Now it's time to put the chicken and the beer together to make, beer can chicken! The rack is an amazing device. After the last time I tried to fix one without and ended up burning myself while trying to upright and not so upright chicken in the oven (and 4-5 beers later of course...) I decided that that was the final straw. I still have a nice big scar to remind myself of that night. The rack makes it simple. Insert can into center rack, insert chicken onto rack over can. This can be done without a rack by putting your bird on the can and using the legs for a make shift tripod. This does make it difficult to test the temperatures though as it's very easy to upset an unstable bird. My friend says that all women are crazy after all...and she's one of them.

Ok. Put it in a preheated oven. I'd say 300 degrees. It took about 2 hours for my last one and I kept cranking up the heat.

So when your bird reaches the appropriate doneness; 170 in the chest and 180 in the thigh according to the FDA, remove it.

Here's the tricky part. It's hot. Very hot. I usually burn myself because I'm impatient. You need to remove the bird from the rack and put it some place to cook. The cut the asparagus and clean the mushrooms. Toss them all in a large skillet. Pour the remaining beer and chicken juices into the skillet. It should be a good bit of liquid. Cook it. I put it almost on high and get it boiling and cook until the asparagus and mushrooms are nice and tender. After that's done, drain the juice and save it. I normally pull the meat from the bird then pour and remaining juice onto the pulled meat. This keeps it moist and usually helps prevent the meat from drying, even when reheated in the microwave.

After everything is prepared, stuff your pie hole and enjoy.

That's my version and I'm sticking to it. 

And the photos that accompanied it:


----------



## kadesma (Apr 1, 2009)

Beautiful chicken..Enjoyed the description, and the pictures
Thanks for sharing
kadesma


----------



## Village Idiot (Apr 1, 2009)

One of the guys from a photography forum I frequent said the chicken looks like Iron Man's face.


----------



## heridanu (Apr 10, 2009)

I love the pictures.


----------



## Callisto in NC (Apr 10, 2009)

Can I ask why there is a trademark symbol after every use of "very sharp knife"??


----------



## Village Idiot (Apr 14, 2009)

It's my very own very sharp knife™ which is part of Slough Roast© blog. Plus pressing five numeric keys to get one symbol is entertaining...
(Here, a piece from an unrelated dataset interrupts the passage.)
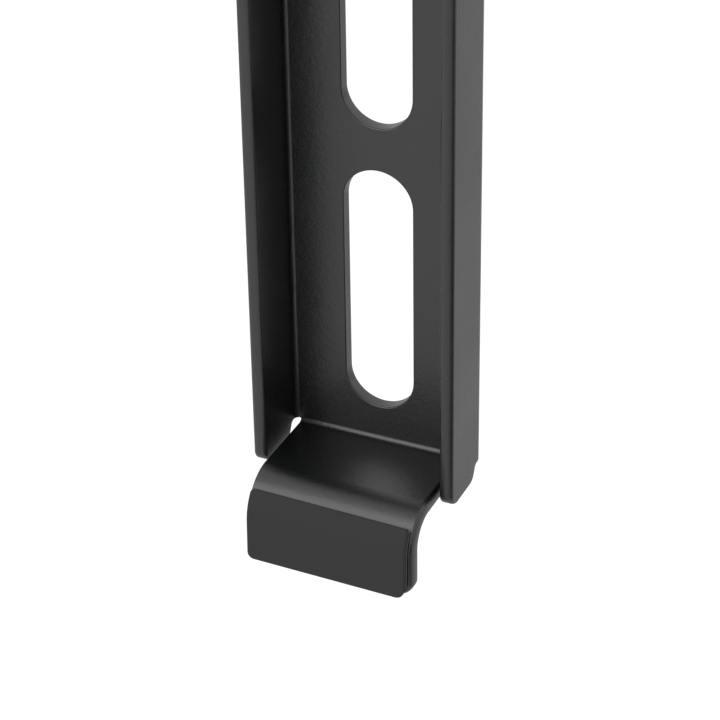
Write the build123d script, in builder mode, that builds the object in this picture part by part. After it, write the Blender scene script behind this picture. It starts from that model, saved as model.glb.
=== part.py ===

I take it no one's ever played Monkey Island?


----------



## ellakav (Apr 14, 2009)

beer can chicken is the bomb and that looks like a recipe I will have to 
give my husband as he is our grill-master.  we always stuff an apple,
or an orange, lemon or lime up the chickens keister.  the meat just
falls off the bone.  I have yet to roast a chicken in the oven that
comes out as juicy as doing it on the grill w/the beer can.  not that
my oven roasted chicken is bad or anything - I'm just sayin'...


----------



## Callisto in NC (Apr 14, 2009)

Village Idiot said:


> It's my very own very sharp knife™ which is part of Slough Roast© blog. Plus pressing five numeric keys to get one symbol is entertaining...
> 
> I take it no one's ever played Monkey Island?


I think I'm more confused than before.  So only you have a very sharp knife?


----------



## letscook (Apr 14, 2009)

I have done the beer can chicken without beer 
I did it with a can of 7Up and put slices of lemon, rosemary, garlic  in the can.
Came out great.


----------